**What you have to do**
The data below is to be returned in full and exactly.

**Given information**
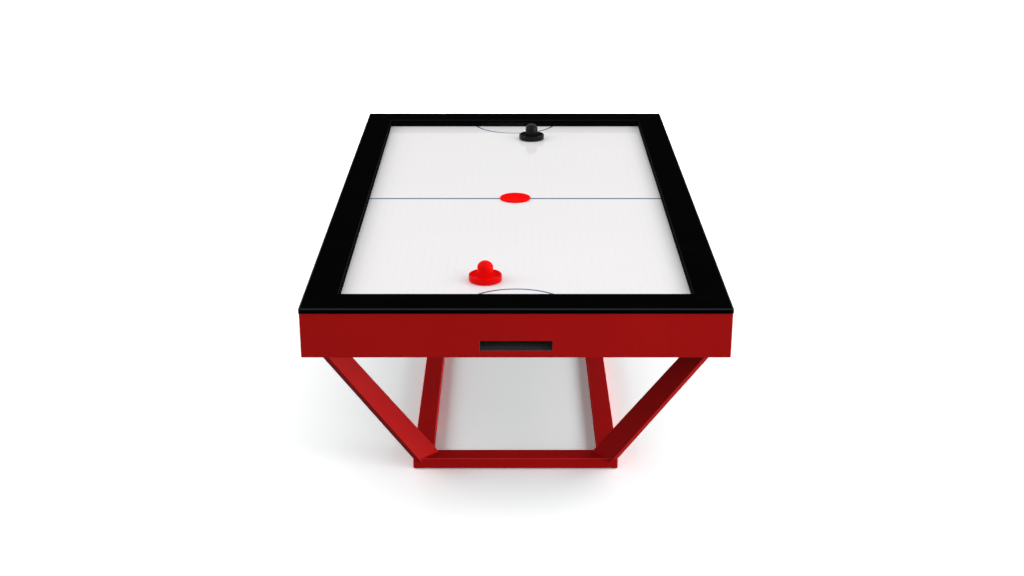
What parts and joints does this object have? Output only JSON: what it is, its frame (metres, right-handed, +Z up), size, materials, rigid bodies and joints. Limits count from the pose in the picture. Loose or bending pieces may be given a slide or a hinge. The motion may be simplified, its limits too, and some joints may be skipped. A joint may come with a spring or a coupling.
{
  "type": "air hockey table",
  "caption": "Full-size air hockey table: white air-blown playfield in wide black rails, red cabinet with end puck-return slots, splayed red steel legs on a floor ring, with puck and mallets.",
  "frame": {"origin": "on the floor under the middle of the table", "axes": "+Y along the table's length towards the far end, +X to the right as seen from the near end, +Z up"},
  "size_m": [1.4, 2.54, 0.8531],
  "materials": {
    "cabinet_red": "satin lacquer on board",
    "rail_black": "satin black lacquer on board",
    "field_white": "gloss white laminate on board, with a grid of air holes",
    "bare_board": "raw fibreboard and pine",
    "base_red": "satin powder coat",
    "chute_black": "moulded, fine texture",
    "fan_grey": "moulded",
    "foot_grey": "moulded glide on a threaded stem",
    "fan_steel": "zinc plated",
    "switch_black": "gloss",
    "puck_red": "semi-gloss",
    "mallet_red": "semi-gloss",
    "mallet_black": "semi-gloss",
    "felt_grey": "pressed felt"
  },
  "bodies": {
    "table": {"apron_far": "cabinet_red", "apron_left": "cabinet_red", "apron_near": "cabinet_red", "apron_right": "cabinet_red", "base_tube_far": "base_red", "base_tube_left": "base_red", "base_tube_near": "base_red", "base_tube_right": "base_red", "blower_housing": "chute_black", "blower_motor": "fan_steel", "bottom_panel": "rail_black", "corner_block_far_left": "bare_board", "corner_block_far_right": "bare_board", "corner_block_near_left": "bare_board", "corner_block_near_right": "bare_board", "goal_chute_far": "chute_black", "goal_chute_near": "chute_black", "intake_grille": "chute_black", "leg_far_left": "base_red", "leg_far_right": "base_red", "leg_near_left": "base_red", "leg_near_right": "base_red", "leg_plate_far_left": "base_red", "leg_plate_far_right": "base_red", "leg_plate_near_left": "base_red", "leg_plate_near_right": "base_red", "motor_bracket": "fan_steel", "playfield": "field_white", "plenum_batten_far": "bare_board", "plenum_batten_left": "bare_board", "plenum_batten_near": "bare_board", "plenum_batten_right": "bare_board", "plenum_floor": "bare_board", "plenum_rib_far": "bare_board", "plenum_rib_near": "bare_board", "power_inlet": "chute_black", "rail_cap_far": "rail_black", "rail_cap_left": "rail_black", "rail_cap_near": "rail_black", "rail_cap_right": "rail_black", "rail_core_far_left": "rail_black", "rail_core_far_right": "rail_black", "rail_core_left": "rail_black", "rail_core_near_left": "rail_black", "rail_core_near_right": "rail_black", "rail_core_right": "rail_black", "switch_bezel": "chute_black"},
    "impeller": {"impeller": "fan_grey", "motor_shaft": "fan_steel"},
    "power_rocker": {"power_rocker": "switch_black"},
    "puck": {"puck": "puck_red"},
    "mallet_near": {"mallet_near": "mallet_red", "mallet_felt_near": "felt_grey"},
    "mallet_far": {"mallet_far": "mallet_black", "mallet_felt_far": "felt_grey"},
    "leveller_near_left": {"leveller_near_left": "foot_grey"},
    "leveller_near_right": {"leveller_near_right": "foot_grey"},
    "leveller_far_left": {"leveller_far_left": "foot_grey"},
    "leveller_far_right": {"leveller_far_right": "foot_grey"}
  },
  "joints": [
    {"name": "impeller_spin", "type": "hinge", "parent": "table", "child": "impeller", "pos_m": [0, 0, 0.69], "axis": [0, 0, 1], "continuous": true},
    {"name": "power_rocker_tilt", "type": "hinge", "parent": "table", "child": "power_rocker", "pos_m": [-0.43, 1, 0.644], "axis": [1, 0, 0], "range_deg": [0, 16]},
    {"name": "puck_glide", "type": "slide", "parent": "table", "child": "puck", "axis": [0, 1, 0], "range_m": [-0.79, 0.79]},
    {"name": "mallet_near_glide", "type": "slide", "parent": "table", "child": "mallet_near", "axis": [1, 0, 0], "range_m": [-0.42, 0.63]},
    {"name": "mallet_far_glide", "type": "slide", "parent": "table", "child": "mallet_far", "axis": [1, 0, 0], "range_m": [-0.6, 0.45]},
    {"name": "leveller_near_left_turn", "type": "hinge", "parent": "table", "child": "leveller_near_left", "pos_m": [-0.25, -0.793, 0.0015], "axis": [0, 0, 1], "continuous": true},
    {"name": "leveller_near_right_turn", "type": "hinge", "parent": "table", "child": "leveller_near_right", "pos_m": [0.25, -0.793, 0.0015], "axis": [0, 0, 1], "continuous": true},
    {"name": "leveller_far_left_turn", "type": "hinge", "parent": "table", "child": "leveller_far_left", "pos_m": [-0.25, 0.793, 0.0015], "axis": [0, 0, 1], "continuous": true},
    {"name": "leveller_far_right_turn", "type": "hinge", "parent": "table", "child": "leveller_far_right", "pos_m": [0.25, 0.793, 0.0015], "axis": [0, 0, 1], "continuous": true}
  ]
}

**Exercise result**
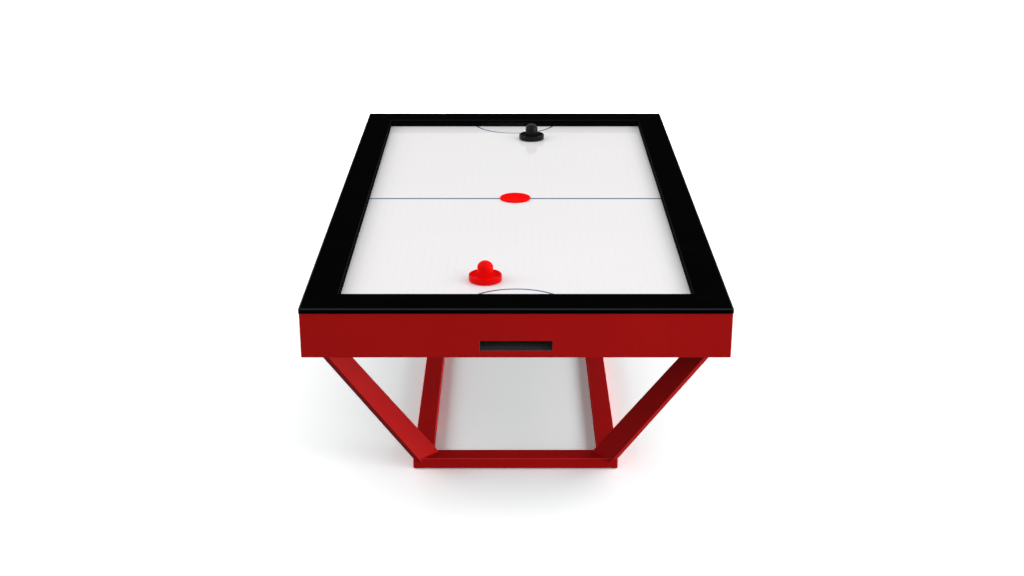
What parts and joints does this object have? Output only JSON: what it is, its frame (metres, right-handed, +Z up), size, materials, rigid bodies and joints. Limits count from the pose in the picture. Loose or bending pieces may be given a slide or a hinge. The motion may be simplified, its limits too, and some joints may be skipped. A joint may come with a spring or a coupling.
{
  "type": "air hockey table",
  "caption": "Full-size air hockey table: white air-blown playfield in wide black rails, red cabinet with end puck-return slots, splayed red steel legs on a floor ring, with puck and mallets.",
  "frame": {"origin": "on the floor under the middle of the table", "axes": "+Y along the table's length towards the far end, +X to the right as seen from the near end, +Z up"},
  "size_m": [1.4, 2.54, 0.8531],
  "materials": {
    "cabinet_red": "satin lacquer on board",
    "rail_black": "satin black lacquer on board",
    "field_white": "gloss white laminate on board, with a grid of air holes",
    "bare_board": "raw fibreboard and pine",
    "base_red": "satin powder coat",
    "chute_black": "moulded, fine texture",
    "fan_grey": "moulded",
    "foot_grey": "moulded glide on a threaded stem",
    "fan_steel": "zinc plated",
    "switch_black": "gloss",
    "puck_red": "semi-gloss",
    "mallet_red": "semi-gloss",
    "mallet_black": "semi-gloss",
    "felt_grey": "pressed felt"
  },
  "bodies": {
    "table": {"apron_far": "cabinet_red", "apron_left": "cabinet_red", "apron_near": "cabinet_red", "apron_right": "cabinet_red", "base_tube_far": "base_red", "base_tube_left": "base_red", "base_tube_near": "base_red", "base_tube_right": "base_red", "blower_housing": "chute_black", "blower_motor": "fan_steel", "bottom_panel": "rail_black", "corner_block_far_left": "bare_board", "corner_block_far_right": "bare_board", "corner_block_near_left": "bare_board", "corner_block_near_right": "bare_board", "goal_chute_far": "chute_black", "goal_chute_near": "chute_black", "intake_grille": "chute_black", "leg_far_left": "base_red", "leg_far_right": "base_red", "leg_near_left": "base_red", "leg_near_right": "base_red", "leg_plate_far_left": "base_red", "leg_plate_far_right": "base_red", "leg_plate_near_left": "base_red", "leg_plate_near_right": "base_red", "motor_bracket": "fan_steel", "playfield": "field_white", "plenum_batten_far": "bare_board", "plenum_batten_left": "bare_board", "plenum_batten_near": "bare_board", "plenum_batten_right": "bare_board", "plenum_floor": "bare_board", "plenum_rib_far": "bare_board", "plenum_rib_near": "bare_board", "power_inlet": "chute_black", "rail_cap_far": "rail_black", "rail_cap_left": "rail_black", "rail_cap_near": "rail_black", "rail_cap_right": "rail_black", "rail_core_far_left": "rail_black", "rail_core_far_right": "rail_black", "rail_core_left": "rail_black", "rail_core_near_left": "rail_black", "rail_core_near_right": "rail_black", "rail_core_right": "rail_black", "switch_bezel": "chute_black"},
    "impeller": {"impeller": "fan_grey", "motor_shaft": "fan_steel"},
    "power_rocker": {"power_rocker": "switch_black"},
    "puck": {"puck": "puck_red"},
    "mallet_near": {"mallet_near": "mallet_red", "mallet_felt_near": "felt_grey"},
    "mallet_far": {"mallet_far": "mallet_black", "mallet_felt_far": "felt_grey"},
    "leveller_near_left": {"leveller_near_left": "foot_grey"},
    "leveller_near_right": {"leveller_near_right": "foot_grey"},
    "leveller_far_left": {"leveller_far_left": "foot_grey"},
    "leveller_far_right": {"leveller_far_right": "foot_grey"}
  },
  "joints": [
    {"name": "impeller_spin", "type": "hinge", "parent": "table", "child": "impeller", "pos_m": [0, 0, 0.69], "axis": [0, 0, 1], "continuous": true},
    {"name": "power_rocker_tilt", "type": "hinge", "parent": "table", "child": "power_rocker", "pos_m": [-0.43, 1, 0.644], "axis": [1, 0, 0], "range_deg": [0, 16]},
    {"name": "puck_glide", "type": "slide", "parent": "table", "child": "puck", "axis": [0, 1, 0], "range_m": [-0.79, 0.79]},
    {"name": "mallet_near_glide", "type": "slide", "parent": "table", "child": "mallet_near", "axis": [1, 0, 0], "range_m": [-0.42, 0.63]},
    {"name": "mallet_far_glide", "type": "slide", "parent": "table", "child": "mallet_far", "axis": [1, 0, 0], "range_m": [-0.6, 0.45]},
    {"name": "leveller_near_left_turn", "type": "hinge", "parent": "table", "child": "leveller_near_left", "pos_m": [-0.25, -0.793, 0.0015], "axis": [0, 0, 1], "continuous": true},
    {"name": "leveller_near_right_turn", "type": "hinge", "parent": "table", "child": "leveller_near_right", "pos_m": [0.25, -0.793, 0.0015], "axis": [0, 0, 1], "continuous": true},
    {"name": "leveller_far_left_turn", "type": "hinge", "parent": "table", "child": "leveller_far_left", "pos_m": [-0.25, 0.793, 0.0015], "axis": [0, 0, 1], "continuous": true},
    {"name": "leveller_far_right_turn", "type": "hinge", "parent": "table", "child": "leveller_far_right", "pos_m": [0.25, 0.793, 0.0015], "axis": [0, 0, 1], "continuous": true}
  ]
}